We are left to wonder how much Barba's impromptu decision to pull the plug hurt the infant. We are told Drew was already in pain and suffering, how much more pain and suffering was inflicted on him when the machines suddenly turned off and he could no longer breathe?
The rest of the episode follows the case against Barba for killing baby Drew. Barba’s lawyer argues “that once the government takes away our right to die, it takes away our right to live” to defend Barba’s actions while the opposition lawyer Peter Stone (Philip Winchester) argues the fact that Barba played God and killed a child. It boggles the mind that there is a case at all, but considering the previous episode’s awful court job, we should just be thankful they’re arguing it at all.
Sadly, that argument continues to boil down to defending the murder of a baby because Barba is a "decent man."
Olivia: Have you spoken to Rafael Barba?
Peter: Actually, the law says I can't.
Olivia: Look, forget the law for a minute. Look into his eyes, talk to him. That man lives in a place that the men who wrote the law don't even think about.
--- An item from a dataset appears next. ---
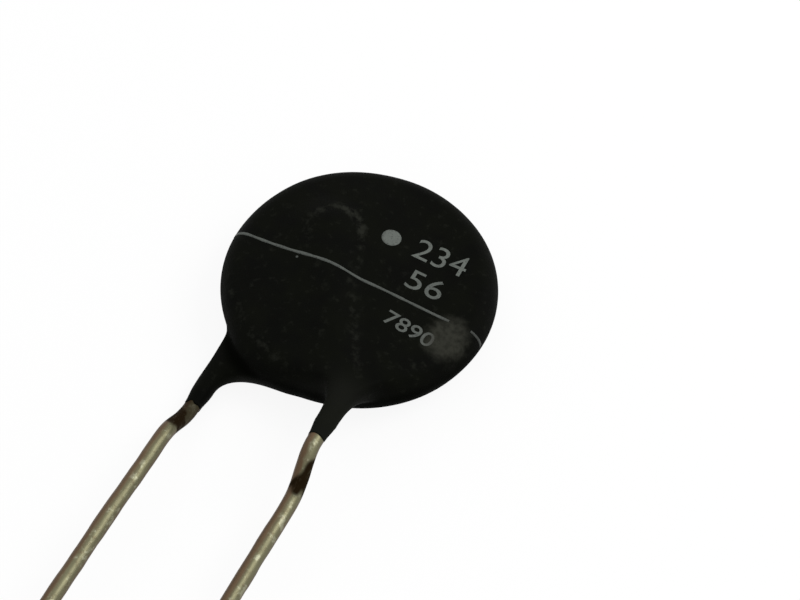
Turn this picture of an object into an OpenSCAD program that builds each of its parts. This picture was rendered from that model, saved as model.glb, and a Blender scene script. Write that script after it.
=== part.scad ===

Peter: Well, down here amongst us mere mortals, he's a Class A felon.
Olivia: You don't have kids, do you?
Peter: No, I don't.
Olivia: Yeah, well, their pain is your pain. Rafael knows that.
Peter: Look, I know exactly why he did what he did. And I understand completely.
Olivia: So?
Peter: So if we as a society ignore it, we are saying that murder is no longer absolutely wrong. Condoning it in one case would allow us to condone it in any case, and that would be capricious.
Olivia: I'm talking about a decent man who did a decent thing.
Peter: They shoot horses, Lieutenant, not people. What if little Drew didn't have MDDs? What if he had Down Syndrome? Or Leukemia? Or a sore throat? What if he didn't have physical pain at all? What if he was just unhappy?
Olivia: That's the thing about you lawyers. You're always talking about the reasonable man. Let me tell you something. You wouldn't know a reasonable man if he fell out of the sky and he landed at your feet.
What’s worse is that Peter’s slippery slope argument is not only likely but currently happening. Of course we know that countries like Iceland are eliminating those with Down Syndrome before they have a chance to take a breath, in Belgium, 124 of the 3,950 euthanasia cases from 2014-2015 involved people with a “mental and behavioral disorder.” Once we lose respect for the lives of our most vulnerable citizens, it’s only a matter of time before we lose it for our most “undesirable” citizens.
Like last week’s case, justice is most certainly not served, and Barba shockingly comes away with a not guilty verdict. He’s just a “decent man who did a decent thing,” cursed by the fact that he was willing to kill a baby to end his suffering. Or, rather, that’s what Law & Order: SVU wants us to believe.
Let me just say, I have nothing but sympathy for families dealing with this kind of tragedy or any difficulties regarding terminal illness. In these scenarios, there are no easy answers. That being said, euthanasia, especially for an infant, should not be considered even remotely “decent.” Choosing it over palliative care undermines the development of other more life-affirming pain-management techniques and promotes a dangerously casual perspective of human life. We are better as a species, and it’s high time our shows reflected that, too.